Comme les interventions sont temporaires, pouvant durer jusqu'à la première pluie ou jusqu'à ce que quelqu’un les retire ou les recouvre, une conscience s’est formée dès le début que la circulation des idées serait leur substance la plus admirable : c’est en effet l'instant qui se matérialise dans la mémoire comme un souvenir. Créer ce réseau de partage et d’invention pérennes fait partie intégrante des actions du collectif, qui fait résonner la poésie urbaine et la technique du pochoir dans des ateliers qu’il propose à différentes communautés.

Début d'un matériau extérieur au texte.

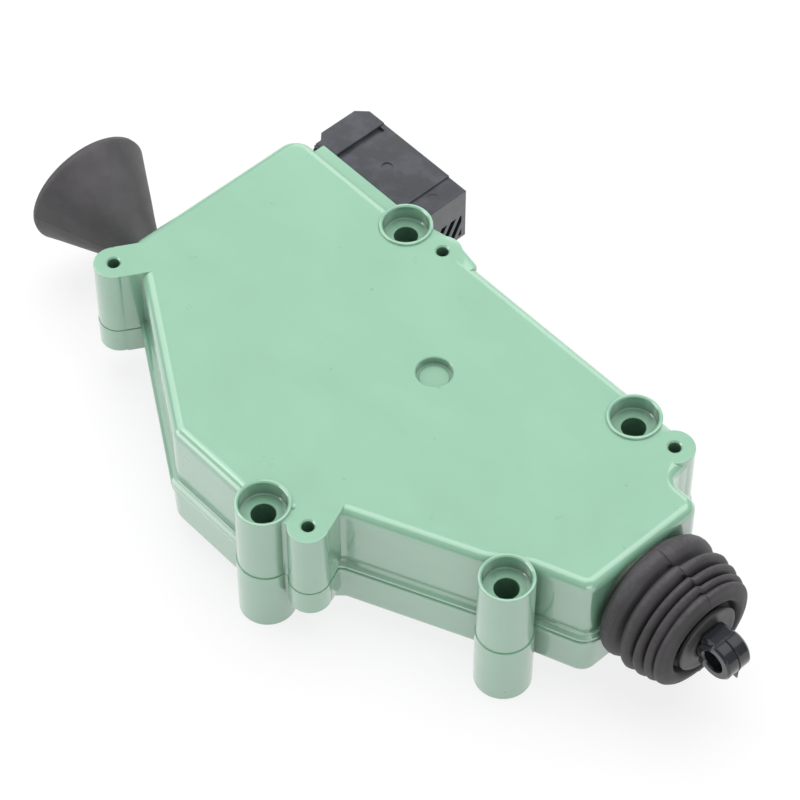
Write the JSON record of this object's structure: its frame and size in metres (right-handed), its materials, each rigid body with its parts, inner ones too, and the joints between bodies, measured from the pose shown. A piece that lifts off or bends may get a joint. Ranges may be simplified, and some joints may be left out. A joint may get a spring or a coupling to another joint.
{
  "type": "door latch actuator",
  "caption": "Sealed electric door latch actuator with mounting bosses, a push rod under rubber bellows, a plug socket and a rubber vent funnel.",
  "frame": {"origin": "on the axis of the front mounting hole, in the plane of the mounting feet", "axes": "+X along the push rod, out of the housing; +Y out of the connector's mouth; +Z from the feet to the top face"},
  "size_m": [0.2342, 0.1206, 0.0464],
  "materials": {
    "green_plastic": "moulded housing plastic, pale green with a soft sheen",
    "black_rubber": "matt moulded rubber",
    "zinc_steel": "zinc-plated steel",
    "bright_steel": "ground steel",
    "black_plastic": "glass-filled black plastic",
    "gloss_black": "smooth black plastic with a moulding seam",
    "grey_plastic": "light grey plastic",
    "white_plastic": "natural acetal",
    "tinned_brass": "tinned brass strip",
    "bronze": "sintered bronze",
    "copper": "bare copper",
    "board": "glass-fibre board with a solder mask",
    "ceramic": "lacquered ceramic disc",
    "film_box": "film capacitor in its box",
    "magnet": "sintered ferrite",
    "lamination": "stacked steel laminations",
    "enamelled_copper": "enamelled copper wire",
    "carbon": "graphite brush"
  },
  "bodies": {
    "housing": {"upper_shell": "green_plastic", "lower_shell": "green_plastic", "shell_seal": "black_rubber", "case_screws": "zinc_steel", "connector_housing": "black_plastic", "connector_seal": "black_rubber", "connector_pins": "tinned_brass", "circuit_board": "board", "contact_tracks": "copper", "thermistor": "ceramic", "suppressor_capacitor": "film_box", "motor_can": "zinc_steel", "motor_magnets": "magnet", "motor_end_cap": "white_plastic", "motor_terminals": "tinned_brass", "motor_brushes": "carbon", "brush_springs": "tinned_brass", "front_bush": "bronze", "rear_bush": "bronze", "motor_ring": "black_rubber", "middle_axle": "bright_steel", "output_axle": "bright_steel", "axle_washers": "bright_steel", "rod_guide": "white_plastic", "bellows": "black_rubber", "stop_buffers": "black_rubber", "vent_funnel": "black_rubber"},
    "rod": {"slider": "white_plastic", "contact_wiper": "bronze", "push_rod": "bright_steel", "rod_pin": "bright_steel", "rod_collar": "grey_plastic", "rod_eye": "gloss_black"},
    "rotor": {"motor_shaft": "bright_steel", "motor_pinion": "bronze", "armature_core": "lamination", "armature_windings": "enamelled_copper", "commutator": "copper"},
    "middle_wheel": {"middle_gear": "white_plastic"},
    "output_wheel": {"output_gear": "white_plastic"}
  },
  "joints": [
    {"name": "rotor_spin", "type": "hinge", "parent": "housing", "child": "rotor", "pos_m": [-0.03735, 0.02442, 0.0269], "axis": [0, 0, -1], "range_deg": [0, 2063]},
    {"name": "middle_wheel_spin", "type": "hinge", "parent": "housing", "child": "middle_wheel", "pos_m": [-0.01769, 0.03818, 0.0134], "axis": [0, 0, 1], "range_deg": [0, 412.6]},
    {"name": "output_wheel_spin", "type": "hinge", "parent": "housing", "child": "output_wheel", "pos_m": [-0.0022, 0.0603, 0.0269], "axis": [0, 0, -1], "range_deg": [0, 118]},
    {"name": "rod_slide", "type": "slide", "parent": "housing", "child": "rod", "axis": [1, 0, 0], "range_m": [0, 0.018], "deforming": ["bellows"]}
  ],
  "couplings": [
    {"joint": "rotor_spin", "follows": "rod_slide", "rad_per_m": 2000},
    {"joint": "middle_wheel_spin", "follows": "rod_slide", "rad_per_m": 400},
    {"joint": "output_wheel_spin", "follows": "rod_slide", "rad_per_m": 114.29}
  ]
}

Le collectif Transverso parie sur la poésie et l’image comme des dispositifs de communication avec l'autre qui est, simultanément, absent, mais fait partie de son altérité créatrice. Les routes sont tracées pour cet autre, lecteur/visionnaire, placé dans la situation de participant de cette action poétique et d’intervention urbaine, et capable de contribuer au partage social et esthétique. L’action se déploie comme une invitation à la proximité, à tomber amoureux de soi-même et des causes qui sont partagées dans le collectif et, peut-être, à partir de l’Insight de la rencontre, se subvertir.
[1] Texte d'inauguration du groupe. Janvier 2011.
[2] Slavoj Žižek : Love as a political category 16/05/2013.
[3] I Rencontre Transarte. L’Art comme réflexion des problématiques des corps. Université de Brasília. Nov, 2011.
[4] Groupe d'interventions sponsorisées par la Fondation de Soutien à la Culture – FAC.